THE PEOPLE OF THE STATE OF MICHIGAN ENACT:
Sec. 6q. (1) As used in this section:
(a) "Gasifier" means a facility located in this state that
produces synthetic or methanized synthetic gas from carbon-based
feedstock, including, but not limited to, coal, petroleum coke,
wood, biomass, and other agricultural products.
(b) "IGCC facility" means an integrated gasification combined
cycle plant located in this state that produces synthetic or
methanized synthetic gas from carbon-based feedstock, including,
but not limited to, coal, petroleum coke, wood, biomass, and other
agricultural products, and uses that synthetic gas to generate
electricity. An IGCC facility includes the transmission lines and
facilities, gas transportation lines and facilities, and associated
property and equipment employed specifically to serve that
facility.
(c) "Pilot IGCC facility" means a facility described in
subsection (2).
(d) "Qualified contract" means a contract for a period of not
greater than 30 years for the sale of substitute natural gas or
electric power to a public utility. The commission may approve a
contract for a period of greater than 30 years as a qualified
contract upon a showing that the longer period is required by a
lender or a state or federal loan or grant program.
(e) "Qualified cost" means any cost incurred by a public
utility in purchasing substitute natural gas or electric power
under a qualified contract.
(f) "Qualified order" means a final and irrevocable order
issued by the commission that approves a qualified contract adopted
in accordance with this section.
(g) "Substitute natural gas" means pipeline quality synthetic
methane gas produced by an IGCC facility or a gasifier that is
capable of being used for any of the following:
(i) To generate electric power to be sold to electric utilities
in this state for resale to their customers in this state.
(ii) To supply gas utility service to customers in this state.

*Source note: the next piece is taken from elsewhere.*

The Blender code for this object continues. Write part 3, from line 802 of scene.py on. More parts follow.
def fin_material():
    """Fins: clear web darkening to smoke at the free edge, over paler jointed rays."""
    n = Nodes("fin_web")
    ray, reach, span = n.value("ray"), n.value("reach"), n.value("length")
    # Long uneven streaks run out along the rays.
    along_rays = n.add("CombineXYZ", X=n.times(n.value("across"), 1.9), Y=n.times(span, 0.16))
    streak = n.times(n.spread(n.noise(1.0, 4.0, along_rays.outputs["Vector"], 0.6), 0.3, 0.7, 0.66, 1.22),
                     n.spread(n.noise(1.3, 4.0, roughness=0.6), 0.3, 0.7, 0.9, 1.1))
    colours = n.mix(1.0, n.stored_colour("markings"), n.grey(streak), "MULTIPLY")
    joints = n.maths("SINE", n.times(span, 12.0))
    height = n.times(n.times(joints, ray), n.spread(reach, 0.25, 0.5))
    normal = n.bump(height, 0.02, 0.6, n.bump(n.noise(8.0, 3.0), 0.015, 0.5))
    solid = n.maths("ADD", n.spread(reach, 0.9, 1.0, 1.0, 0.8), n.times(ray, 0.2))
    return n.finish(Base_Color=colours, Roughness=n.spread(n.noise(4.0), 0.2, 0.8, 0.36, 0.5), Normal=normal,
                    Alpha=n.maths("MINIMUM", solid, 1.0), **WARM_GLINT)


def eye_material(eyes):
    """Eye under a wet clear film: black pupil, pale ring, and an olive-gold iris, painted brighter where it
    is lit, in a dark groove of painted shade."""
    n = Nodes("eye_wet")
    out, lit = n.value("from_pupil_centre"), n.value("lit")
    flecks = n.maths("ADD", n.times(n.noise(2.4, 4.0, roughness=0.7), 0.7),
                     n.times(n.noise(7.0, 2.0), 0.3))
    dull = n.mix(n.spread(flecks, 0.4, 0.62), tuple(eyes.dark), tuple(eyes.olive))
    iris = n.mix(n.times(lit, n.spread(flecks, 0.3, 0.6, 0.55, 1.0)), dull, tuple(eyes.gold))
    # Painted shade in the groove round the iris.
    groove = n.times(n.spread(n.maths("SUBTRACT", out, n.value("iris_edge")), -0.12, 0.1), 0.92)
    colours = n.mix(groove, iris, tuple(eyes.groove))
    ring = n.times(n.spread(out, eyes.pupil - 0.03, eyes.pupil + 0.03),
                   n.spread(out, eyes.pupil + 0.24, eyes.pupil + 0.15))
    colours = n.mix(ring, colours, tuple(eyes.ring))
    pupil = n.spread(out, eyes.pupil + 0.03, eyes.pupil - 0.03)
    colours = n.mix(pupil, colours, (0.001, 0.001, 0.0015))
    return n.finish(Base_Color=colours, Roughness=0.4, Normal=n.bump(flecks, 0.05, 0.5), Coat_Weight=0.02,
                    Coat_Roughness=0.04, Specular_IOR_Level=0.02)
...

(iii) As a fuel to generate electric power to supply electric
utility service to customers in this state.
(2) Notwithstanding any other law to the contrary, in order to
encourage electric utilities to participate as investors in the
pilot IGCC facility, the commission shall implement procedures to
provide for both of the following:
(a) Assurances, through the issuance of a final order prior to
the commencement of construction, authorizing each electric utility
investing at least 20% of the total cost of the pilot IGCC facility
to recover from customers the utility's fractional share of the
costs reasonably and prudently incurred in connection with the
development, construction, operation, and maintenance of the pilot
IGCC facility.
(b) Inclusion of the electric utility's fractional share of
the electric power generated by the IGCC facility toward any
renewable portfolio standard for that utility.

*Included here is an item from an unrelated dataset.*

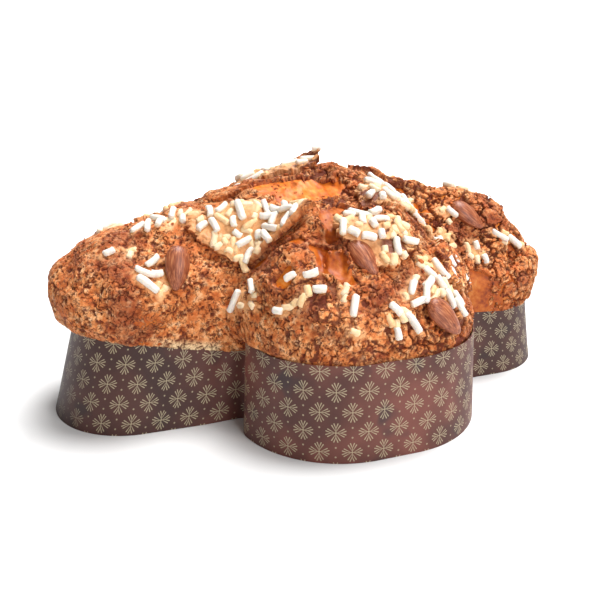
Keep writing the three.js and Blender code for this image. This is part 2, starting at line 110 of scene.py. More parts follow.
compass = np.linspace(-math.pi, math.pi, 7201)
case_outline = outline_by_halving(compass, WING_PINCH, NOTCH_BLEND)
crust_outline = outline_by_halving(compass, 0.0, CRUST_BLEND)


def outline_radius(angle, outline):
    return np.interp(np.arctan2(np.sin(angle), np.cos(angle)), compass, outline)


def lean(angle, z):
    """How far the wall has leaned in at a height."""
    c = np.cos(angle)
    to_tail = (LEAN_TAIL - LEAN_WING) * np.maximum(0, -c) ** 4
    to_head = (LEAN_HEAD - LEAN_WING) * np.maximum(0, c) ** 4
    return (LEAN_WING + to_tail + to_head) * z / CASE_HEIGHT


def wall_radius(angle, z):
    return outline_radius(angle, case_outline) - lean(angle, z)


def lattice_value(i, j, k):
    """A number from 0 to 1 for each lattice point, always the same."""
    h = (i * 374761393 + j * 668265263 + k * 1274126177) & 0xFFFFFFFF
    h = ((h ^ (h >> 13)) * 1103515245) & 0xFFFFFFFF
    return (h ^ (h >> 16)) / 4294967296.0


def noise(points, size):
    """Smooth value noise from -1 to 1, with lattice points `size` apart."""
    corner = np.floor(points / size).astype(np.int64)
    part = points / size - corner
    ease = part * part * (3 - 2 * part)
    total = 0
    for n in range(8):
        step = np.array([n & 1, (n >> 1) & 1, n >> 2])
        at = corner + step
        total = total + (np.prod(np.where(step, ease, 1 - ease), axis=-1)
                         * lattice_value(at[..., 0], at[..., 1], at[..., 2]))
    return 2 * total - 1


def get_points(piece):
    points = np.empty(len(piece.data.vertices) * 3)
    piece.data.vertices.foreach_get("co", points)
    return points.reshape(-1, 3)


def set_points(piece, points):
    piece.data.vertices.foreach_set("co", np.ascontiguousarray(points, dtype=float).ravel())
    piece.data.update()


def to_metres(piece):
    set_points(piece, get_points(piece) * MM)


def ring(angle, radius, z):
    return np.stack([radius * np.cos(angle), radius * np.sin(angle), z + 0 * angle], axis=-1)


bpy.ops.object.select_all(action="DESELECT")
bpy.ops.mesh.primitive_circle_add(vertices=CASE_STEPS, radius=1, fill_type="NGON")
case = bpy.context.object
case.name = "printed_paper_case"
bpy.ops.object.mode_set(mode="EDIT")
bpy.ops.mesh.select_all(action="SELECT")
bpy.ops.mesh.flip_normals()
for row in range(CASE_ROWS):
    bpy.ops.mesh.extrude_edges_move(TRANSFORM_OT_translate={"value": (0, 0, 1)})
bpy.ops.object.mode_set(mode="OBJECT")
points = get_points(case)
angle = np.arctan2(points[:, 1], points[:, 0])
height = points[:, 2] / CASE_ROWS * CASE_HEIGHT
up = height / CASE_HEIGHT
fold = sum(d * np.exp(-(((np.degrees(angle) - a + 180) % 360 - 180) / w) ** 2) for a, w, d in FOLDS)
floor_edge = outline_radius(angle, case_outline)
swollen = BULGE[2] * np.exp(-((np.degrees(angle) - BULGE[0]) / BULGE[1]) ** 2) * (1 - 0.6 * up)
wave = RIPPLE * noise(ring(angle, floor_edge, 0.5 * height), 21.0) * np.minimum(1, 6 * up)
rim_wave = RIM_RIPPLE * noise(ring(angle, floor_edge, 0), 17.0) * up ** 4
points = ring(angle, wall_radius(angle, height) + wave + swollen + fold * up, height + rim_wave)
set_points(case, points)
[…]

(3) A utility seeking to recover the costs described in this
section shall apply to the commission for approval of a cost
recovery mechanism in the manner determined by the commission. A
cost recovery mechanism proposed by an electric utility under this
subsection may be based on actual or forecasted data. If forecasted
data are used, the cost recovery mechanism shall contain a
reconciliation mechanism to correct for any variance between the
forecasted costs and the actual costs.
(4) The commission may provide, in addition to incentives
described in this section, any other incentives for electric
utilities that participate as investors in the pilot IGCC facility
that the commission considers prudent.
(5) Notwithstanding any other law to the contrary, in order to
encourage electric and gas utilities to enter into long-term supply
contracts for the purchase of substitute natural gas or electric
power produced by an IGCC facility or a gasifier, the commission
may issue a qualified order that approves the terms of a qualified
contract and authorizes the recovery of qualified costs by a
utility from its customers.
(6) A qualified order issued under this section may not be
rescinded, nullified, or modified in a manner that reduces or
otherwise impairs the value of a qualified contract.
(7) Notwithstanding any other law to the contrary, if the
commission approves a qualified contract for the purchase of
substitute natural gas or electric power generated in connection
with the production of substitute natural gas, the commission shall
allow the utility to recover the following costs on a timely basis
throughout the term of the qualified contract:
(a) All costs incurred in connection with and resulting from
the utility's purchases under the contract, including the cost of
the substitute natural gas or electric power and related costs for
generation, transmission, transportation, and storage services.
(b) All costs the utility incurs in obtaining replacement gas
or electric power if the seller fails to deliver substitute natural
gas or electric power required to be delivered under the qualified
contract, including the price of the replacement gas or electric
power and the related transportation, transmission, storage, and
hedging costs, to the extent that those costs are not paid by the
seller.
(c) Upon petition by the utility, any other costs that the
commission finds are reasonably necessary in association with the
qualified contract.
(8) Any costs recovered under subsection (7) shall be in
addition to the recovery of other costs.